◆ **Task material**

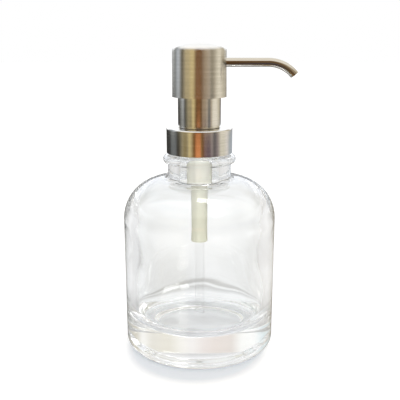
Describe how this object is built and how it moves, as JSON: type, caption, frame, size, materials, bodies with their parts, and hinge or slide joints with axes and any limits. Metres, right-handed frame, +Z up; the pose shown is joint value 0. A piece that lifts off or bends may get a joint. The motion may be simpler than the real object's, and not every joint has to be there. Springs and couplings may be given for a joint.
{
  "type": "soap pump dispenser",
  "caption": "Round clear glass bottle with a screw-on brushed steel lotion pump, domed head and thin curved spout; unscrews, swivels and presses against a spring.",
  "frame": {"origin": "on the axis of the bottle, in the plane of its flat base, where it stands on the table", "axes": "+Z up along the common axis of bottle and pump, +X along the spout at rest"},
  "size_m": [0.087, 0.0776, 0.1564],
  "materials": {
    "clear_glass": "clear, fire polished",
    "brushed_steel": "fine brushed, warm grey",
    "white_plastic": "moulded, satin",
    "natural_plastic": "natural, slightly see-through, satin",
    "clear_plastic": "clear tube",
    "soft_seal": "soft, matt",
    "spring_steel": "bright wire",
    "valve_ball": "polished ball"
  },
  "bodies": {
    "bottle": {"glass_bottle": "clear_glass"},
    "pump": {"pump_housing": "natural_plastic", "neck_gasket": "soft_seal", "dip_tube": "clear_plastic", "ball_cage": "natural_plastic", "return_spring": "spring_steel", "guide_collar": "white_plastic", "stem_wiper": "soft_seal", "sleeve_shell": "brushed_steel"},
    "collar": {"closure_shell": "brushed_steel", "closure_insert": "white_plastic"},
    "inlet_valve": {"inlet_ball": "valve_ball"},
    "plunger": {"piston_rod": "white_plastic"},
    "piston": {"piston_cup": "natural_plastic"},
    "head": {"stem": "white_plastic", "head_core": "white_plastic", "head_shell": "brushed_steel", "spout": "brushed_steel", "spout_liner": "natural_plastic"},
    "outlet_valve": {"outlet_ball": "valve_ball"}
  },
  "joints": [
    {"name": "pump_rise", "type": "slide", "parent": "bottle", "child": "pump", "axis": [0, 0, 1], "range_m": [0, 0.0028]},
    {"name": "collar_turn", "type": "hinge", "parent": "pump", "child": "collar", "pos_m": [0, 0, 0.108], "axis": [0, 0, 1], "range_deg": [0, 236]},
    {"name": "head_press", "type": "slide", "parent": "pump", "child": "plunger", "axis": [0, 0, -1], "range_m": [0, 0.012], "stiffness_N_per_m": 700, "springref_m": -0.008, "deforming": ["return_spring"]},
    {"name": "head_swivel", "type": "hinge", "parent": "plunger", "child": "head", "pos_m": [0, 0, 0.13], "axis": [0, 0, 1], "continuous": true},
    {"name": "piston_slip", "type": "slide", "parent": "plunger", "child": "piston", "axis": [0, 0, 1], "range_m": [0, 0.0012]},
    {"name": "inlet_ball_lift", "type": "slide", "parent": "pump", "child": "inlet_valve", "axis": [0, 0, 1], "range_m": [0, 0.0015]},
    {"name": "outlet_ball_lift", "type": "slide", "parent": "head", "child": "outlet_valve", "axis": [0, 0, 1], "range_m": [0, 0.0012]}
  ],
  "couplings": [
    {"joint": "pump_rise", "follows": "collar_turn", "m_per_rad": 0.00067371}
  ]
}
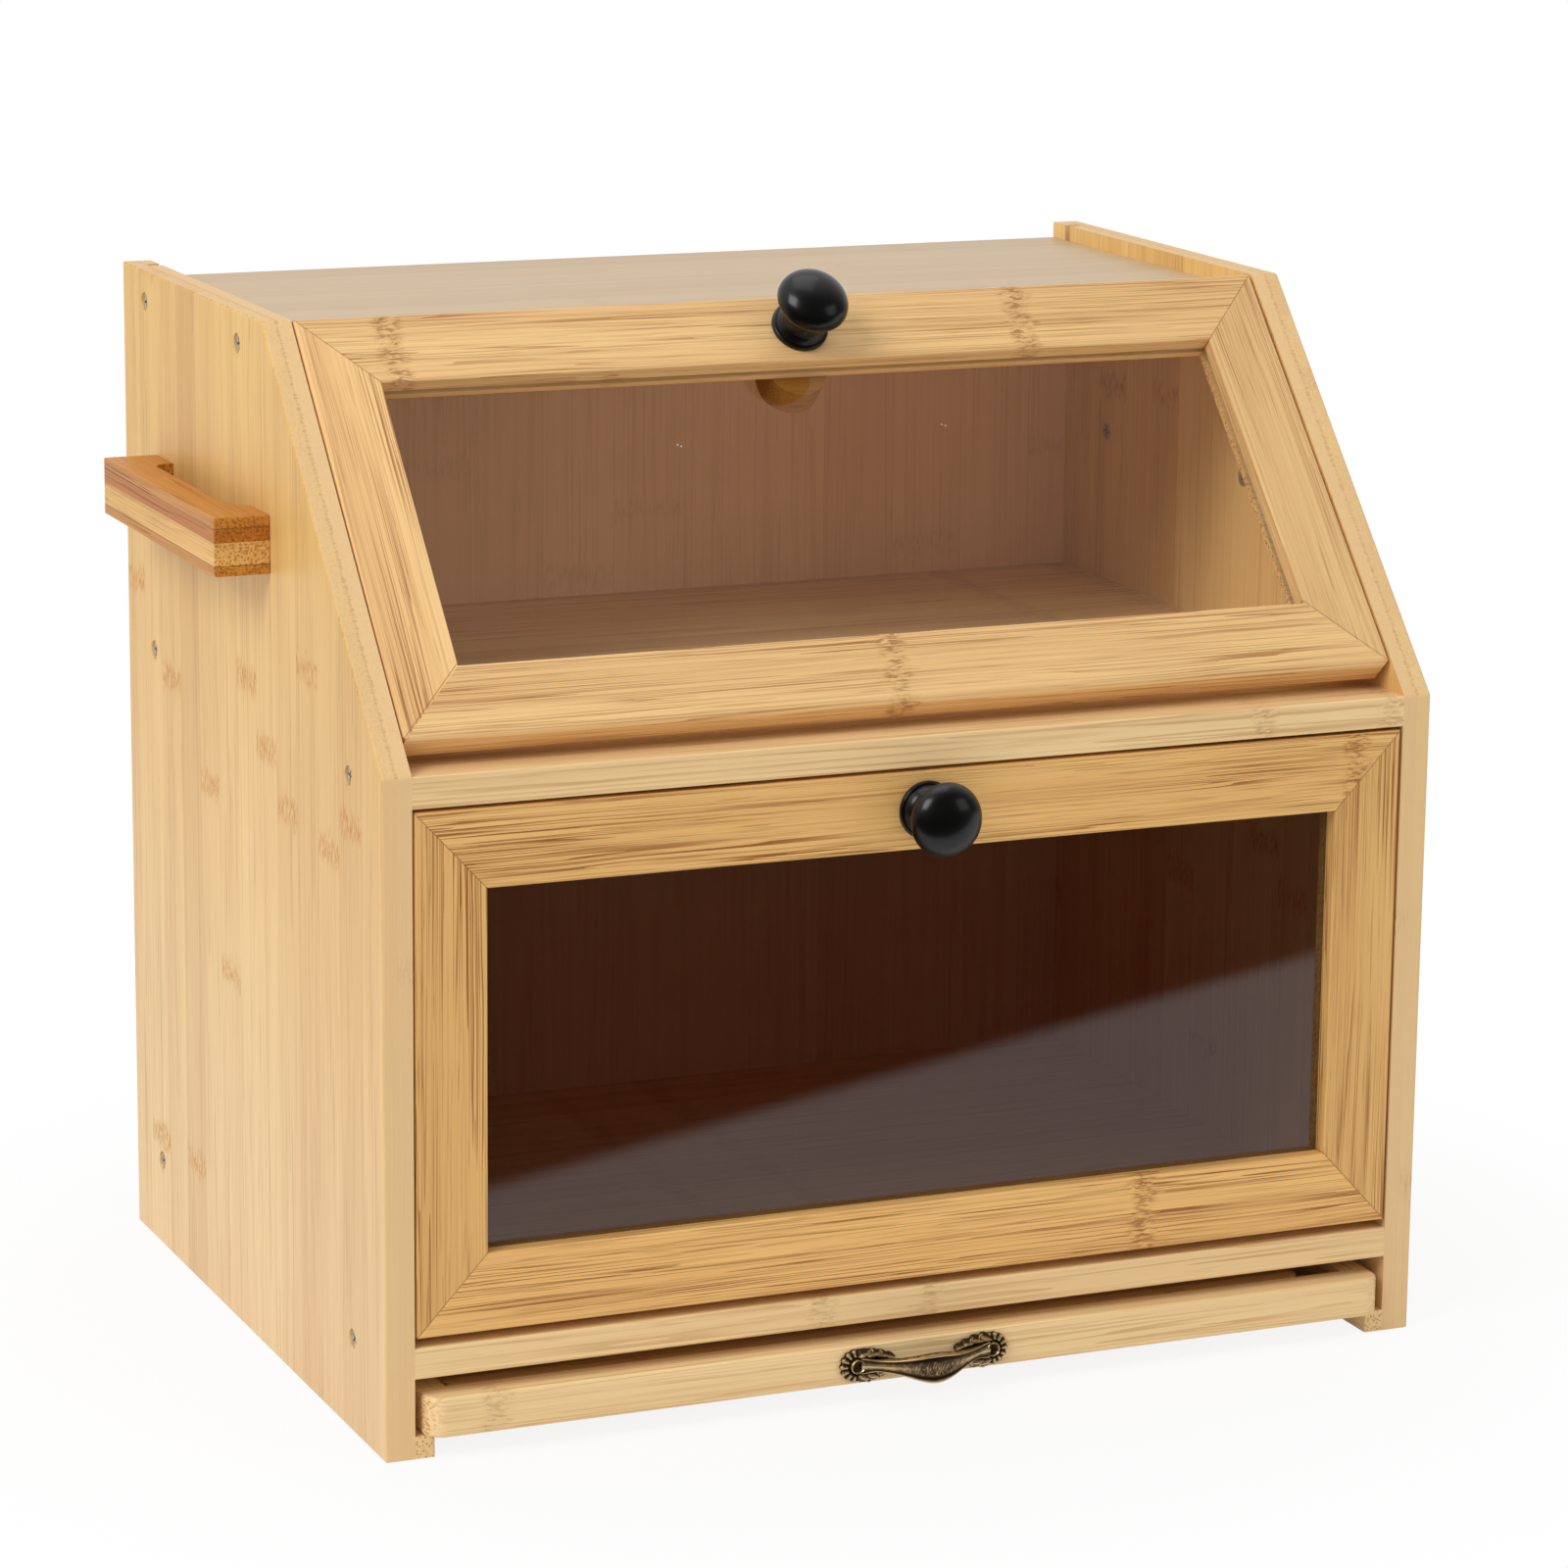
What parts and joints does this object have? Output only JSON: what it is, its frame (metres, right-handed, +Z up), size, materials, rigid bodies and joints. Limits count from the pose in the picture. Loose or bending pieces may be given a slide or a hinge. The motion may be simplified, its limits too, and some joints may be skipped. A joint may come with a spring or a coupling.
{
  "type": "bread box with drawer",
  "caption": "Countertop bamboo bread box: two compartments with framed see-through drop-down doors, a tray drawer with cutting board below, side handles.",
  "frame": {"origin": "middle of the base of the bounding box, on the surface the box stands on", "axes": "+X across the box to the right seen from the front, -Y out of the front, +Z up"},
  "size_m": [0.441, 0.3204, 0.3881],
  "materials": {
    "side_bamboo": "satin, clear lacquer",
    "frame_bamboo": "satin, clear lacquer",
    "top_bamboo": "satin, clear lacquer",
    "board_bamboo": "satin, clear lacquer",
    "dark_bamboo": "satin, clear lacquer",
    "acrylic": "clear, polished",
    "black_knob": "satin black lacquer",
    "bronze": "antique bronze, rubbed bright on high edges",
    "steel": "zinc plated"
  },
  "bodies": {
    "carcass": {"left_side": "side_bamboo", "right_side": "side_bamboo", "top_panel": "top_bamboo", "middle_shelf": "board_bamboo", "bottom_shelf": "board_bamboo", "back_board": "board_bamboo", "left_runner": "board_bamboo", "right_runner": "board_bamboo", "left_handle": "dark_bamboo", "right_handle": "dark_bamboo", "left_side_screws": "steel", "right_side_screws": "steel", "left_handle_screws": "steel", "right_handle_screws": "steel", "upper_hinge_pins": "steel", "lower_hinge_pins": "steel", "upper_catch_block": "board_bamboo", "upper_catch_magnet": "steel", "lower_catch_block": "board_bamboo", "lower_catch_magnet": "steel"},
    "upper_door": {"upper_top_rail": "frame_bamboo", "upper_bottom_rail": "frame_bamboo", "upper_left_stile": "frame_bamboo", "upper_right_stile": "frame_bamboo", "upper_window": "acrylic", "upper_window_beads": "frame_bamboo", "upper_knob": "black_knob", "upper_knob_screw": "steel", "upper_strike_plate": "steel"},
    "lower_door": {"lower_top_rail": "frame_bamboo", "lower_bottom_rail": "frame_bamboo", "lower_left_stile": "frame_bamboo", "lower_right_stile": "frame_bamboo", "lower_window": "acrylic", "lower_window_beads": "frame_bamboo", "lower_knob": "black_knob", "lower_knob_screw": "steel", "lower_strike_plate": "steel"},
    "drawer": {"drawer_front": "board_bamboo", "drawer_left_rail": "board_bamboo", "drawer_right_rail": "board_bamboo", "drawer_back_rail": "board_bamboo", "drawer_bottom": "board_bamboo", "cutting_board": "board_bamboo", "drawer_pull": "bronze", "drawer_pull_screws": "bronze"}
  },
  "joints": [
    {"name": "upper_door_hinge", "type": "hinge", "parent": "carcass", "child": "upper_door", "pos_m": [0, -0.11464, 0.25483], "axis": [1, 0, 0], "range_deg": [0, 150]},
    {"name": "lower_door_hinge", "type": "hinge", "parent": "carcass", "child": "lower_door", "pos_m": [0, -0.13025, 0.054], "axis": [1, 0, 0], "range_deg": [0, 90]},
    {"name": "drawer_slide", "type": "slide", "parent": "carcass", "child": "drawer", "axis": [0, -1, 0], "range_m": [0, 0.2]}
  ]
}
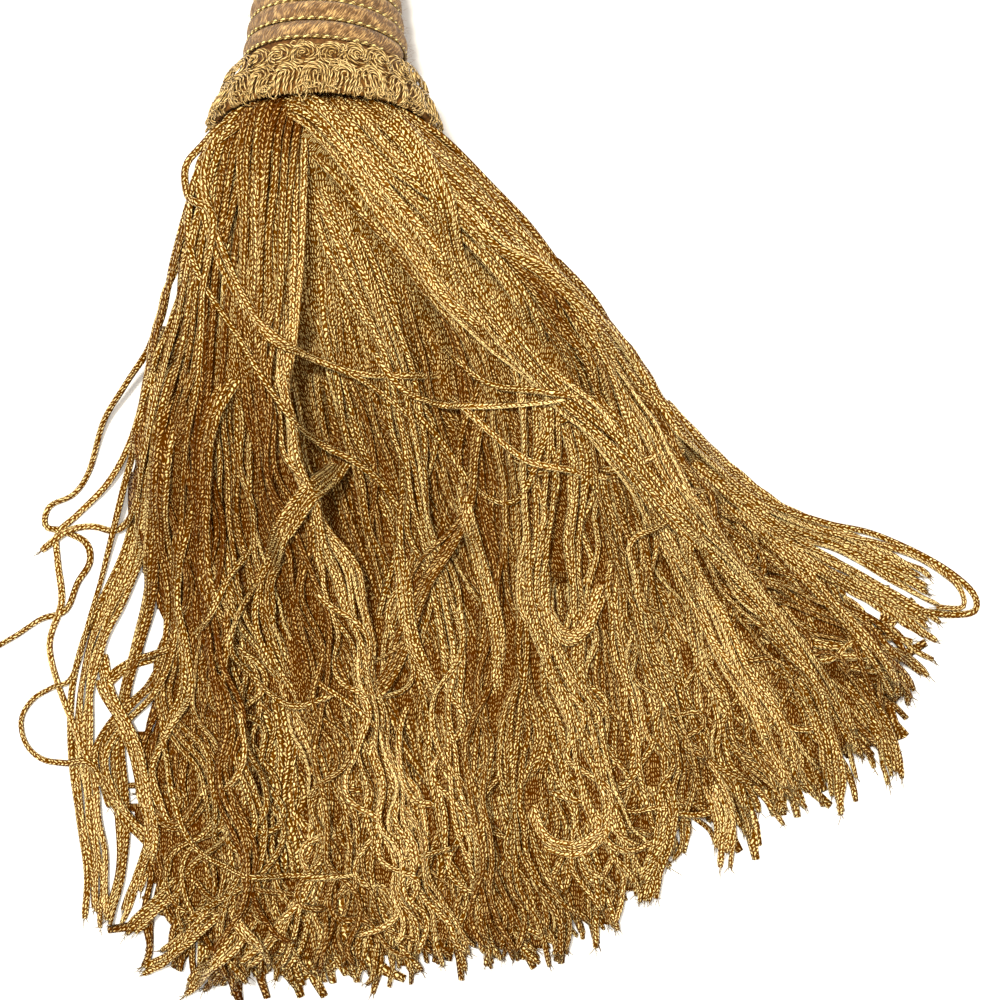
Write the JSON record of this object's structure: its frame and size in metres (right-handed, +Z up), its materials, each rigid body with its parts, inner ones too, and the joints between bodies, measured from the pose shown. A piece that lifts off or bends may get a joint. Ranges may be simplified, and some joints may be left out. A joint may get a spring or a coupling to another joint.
{
  "type": "curtain tassel",
  "caption": "curtain tieback tassel lying on its side, with a cord-wound head, a scrolled gold ruff and a long chain-knit fringe skirt fanned out to one side",
  "frame": {"origin": "on the surface the tassel lies on, at the middle of the small flat under the ruff's rim", "axes": "+Z up, +Y from the skirt towards the head, along the tassel, +X towards the side that the skirt fans out to"},
  "size_m": [0.2444, 0.2826, 0.053],
  "materials": {
    "head_winding": "matte tan brushed roving",
    "head_cord": "shiny gold two-ply rayon cord",
    "ruff": "satin gold rayon gimp",
    "skirt": "satin gold rayon chain-knit fringe"
  },
  "bodies": {
    "root": {"head_winding": "head_winding", "head_cord": "head_cord", "ruff": "ruff", "skirt": "skirt"}
  },
  "joints": []
}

◆ **Exercise directions**
Reproduce every record word for word. The copy must contain no pictures.

◆ **Task answer**
Describe how this object is built and how it moves, as JSON: type, caption, frame, size, materials, bodies with their parts, and hinge or slide joints with axes and any limits. Metres, right-handed frame, +Z up; the pose shown is joint value 0. A piece that lifts off or bends may get a joint. The motion may be simpler than the real object's, and not every joint has to be there. Springs and couplings may be given for a joint.
{
  "type": "soap pump dispenser",
  "caption": "Round clear glass bottle with a screw-on brushed steel lotion pump, domed head and thin curved spout; unscrews, swivels and presses against a spring.",
  "frame": {"origin": "on the axis of the bottle, in the plane of its flat base, where it stands on the table", "axes": "+Z up along the common axis of bottle and pump, +X along the spout at rest"},
  "size_m": [0.087, 0.0776, 0.1564],
  "materials": {
    "clear_glass": "clear, fire polished",
    "brushed_steel": "fine brushed, warm grey",
    "white_plastic": "moulded, satin",
    "natural_plastic": "natural, slightly see-through, satin",
    "clear_plastic": "clear tube",
    "soft_seal": "soft, matt",
    "spring_steel": "bright wire",
    "valve_ball": "polished ball"
  },
  "bodies": {
    "bottle": {"glass_bottle": "clear_glass"},
    "pump": {"pump_housing": "natural_plastic", "neck_gasket": "soft_seal", "dip_tube": "clear_plastic", "ball_cage": "natural_plastic", "return_spring": "spring_steel", "guide_collar": "white_plastic", "stem_wiper": "soft_seal", "sleeve_shell": "brushed_steel"},
    "collar": {"closure_shell": "brushed_steel", "closure_insert": "white_plastic"},
    "inlet_valve": {"inlet_ball": "valve_ball"},
    "plunger": {"piston_rod": "white_plastic"},
    "piston": {"piston_cup": "natural_plastic"},
    "head": {"stem": "white_plastic", "head_core": "white_plastic", "head_shell": "brushed_steel", "spout": "brushed_steel", "spout_liner": "natural_plastic"},
    "outlet_valve": {"outlet_ball": "valve_ball"}
  },
  "joints": [
    {"name": "pump_rise", "type": "slide", "parent": "bottle", "child": "pump", "axis": [0, 0, 1], "range_m": [0, 0.0028]},
    {"name": "collar_turn", "type": "hinge", "parent": "pump", "child": "collar", "pos_m": [0, 0, 0.108], "axis": [0, 0, 1], "range_deg": [0, 236]},
    {"name": "head_press", "type": "slide", "parent": "pump", "child": "plunger", "axis": [0, 0, -1], "range_m": [0, 0.012], "stiffness_N_per_m": 700, "springref_m": -0.008, "deforming": ["return_spring"]},
    {"name": "head_swivel", "type": "hinge", "parent": "plunger", "child": "head", "pos_m": [0, 0, 0.13], "axis": [0, 0, 1], "continuous": true},
    {"name": "piston_slip", "type": "slide", "parent": "plunger", "child": "piston", "axis": [0, 0, 1], "range_m": [0, 0.0012]},
    {"name": "inlet_ball_lift", "type": "slide", "parent": "pump", "child": "inlet_valve", "axis": [0, 0, 1], "range_m": [0, 0.0015]},
    {"name": "outlet_ball_lift", "type": "slide", "parent": "head", "child": "outlet_valve", "axis": [0, 0, 1], "range_m": [0, 0.0012]}
  ],
  "couplings": [
    {"joint": "pump_rise", "follows": "collar_turn", "m_per_rad": 0.00067371}
  ]
}
What parts and joints does this object have? Output only JSON: what it is, its frame (metres, right-handed, +Z up), size, materials, rigid bodies and joints. Limits count from the pose in the picture. Loose or bending pieces may be given a slide or a hinge. The motion may be simplified, its limits too, and some joints may be skipped. A joint may come with a spring or a coupling.
{
  "type": "bread box with drawer",
  "caption": "Countertop bamboo bread box: two compartments with framed see-through drop-down doors, a tray drawer with cutting board below, side handles.",
  "frame": {"origin": "middle of the base of the bounding box, on the surface the box stands on", "axes": "+X across the box to the right seen from the front, -Y out of the front, +Z up"},
  "size_m": [0.441, 0.3204, 0.3881],
  "materials": {
    "side_bamboo": "satin, clear lacquer",
    "frame_bamboo": "satin, clear lacquer",
    "top_bamboo": "satin, clear lacquer",
    "board_bamboo": "satin, clear lacquer",
    "dark_bamboo": "satin, clear lacquer",
    "acrylic": "clear, polished",
    "black_knob": "satin black lacquer",
    "bronze": "antique bronze, rubbed bright on high edges",
    "steel": "zinc plated"
  },
  "bodies": {
    "carcass": {"left_side": "side_bamboo", "right_side": "side_bamboo", "top_panel": "top_bamboo", "middle_shelf": "board_bamboo", "bottom_shelf": "board_bamboo", "back_board": "board_bamboo", "left_runner": "board_bamboo", "right_runner": "board_bamboo", "left_handle": "dark_bamboo", "right_handle": "dark_bamboo", "left_side_screws": "steel", "right_side_screws": "steel", "left_handle_screws": "steel", "right_handle_screws": "steel", "upper_hinge_pins": "steel", "lower_hinge_pins": "steel", "upper_catch_block": "board_bamboo", "upper_catch_magnet": "steel", "lower_catch_block": "board_bamboo", "lower_catch_magnet": "steel"},
    "upper_door": {"upper_top_rail": "frame_bamboo", "upper_bottom_rail": "frame_bamboo", "upper_left_stile": "frame_bamboo", "upper_right_stile": "frame_bamboo", "upper_window": "acrylic", "upper_window_beads": "frame_bamboo", "upper_knob": "black_knob", "upper_knob_screw": "steel", "upper_strike_plate": "steel"},
    "lower_door": {"lower_top_rail": "frame_bamboo", "lower_bottom_rail": "frame_bamboo", "lower_left_stile": "frame_bamboo", "lower_right_stile": "frame_bamboo", "lower_window": "acrylic", "lower_window_beads": "frame_bamboo", "lower_knob": "black_knob", "lower_knob_screw": "steel", "lower_strike_plate": "steel"},
    "drawer": {"drawer_front": "board_bamboo", "drawer_left_rail": "board_bamboo", "drawer_right_rail": "board_bamboo", "drawer_back_rail": "board_bamboo", "drawer_bottom": "board_bamboo", "cutting_board": "board_bamboo", "drawer_pull": "bronze", "drawer_pull_screws": "bronze"}
  },
  "joints": [
    {"name": "upper_door_hinge", "type": "hinge", "parent": "carcass", "child": "upper_door", "pos_m": [0, -0.11464, 0.25483], "axis": [1, 0, 0], "range_deg": [0, 150]},
    {"name": "lower_door_hinge", "type": "hinge", "parent": "carcass", "child": "lower_door", "pos_m": [0, -0.13025, 0.054], "axis": [1, 0, 0], "range_deg": [0, 90]},
    {"name": "drawer_slide", "type": "slide", "parent": "carcass", "child": "drawer", "axis": [0, -1, 0], "range_m": [0, 0.2]}
  ]
}
Write the JSON record of this object's structure: its frame and size in metres (right-handed, +Z up), its materials, each rigid body with its parts, inner ones too, and the joints between bodies, measured from the pose shown. A piece that lifts off or bends may get a joint. Ranges may be simplified, and some joints may be left out. A joint may get a spring or a coupling to another joint.
{
  "type": "curtain tassel",
  "caption": "curtain tieback tassel lying on its side, with a cord-wound head, a scrolled gold ruff and a long chain-knit fringe skirt fanned out to one side",
  "frame": {"origin": "on the surface the tassel lies on, at the middle of the small flat under the ruff's rim", "axes": "+Z up, +Y from the skirt towards the head, along the tassel, +X towards the side that the skirt fans out to"},
  "size_m": [0.2444, 0.2826, 0.053],
  "materials": {
    "head_winding": "matte tan brushed roving",
    "head_cord": "shiny gold two-ply rayon cord",
    "ruff": "satin gold rayon gimp",
    "skirt": "satin gold rayon chain-knit fringe"
  },
  "bodies": {
    "root": {"head_winding": "head_winding", "head_cord": "head_cord", "ruff": "ruff", "skirt": "skirt"}
  },
  "joints": []
}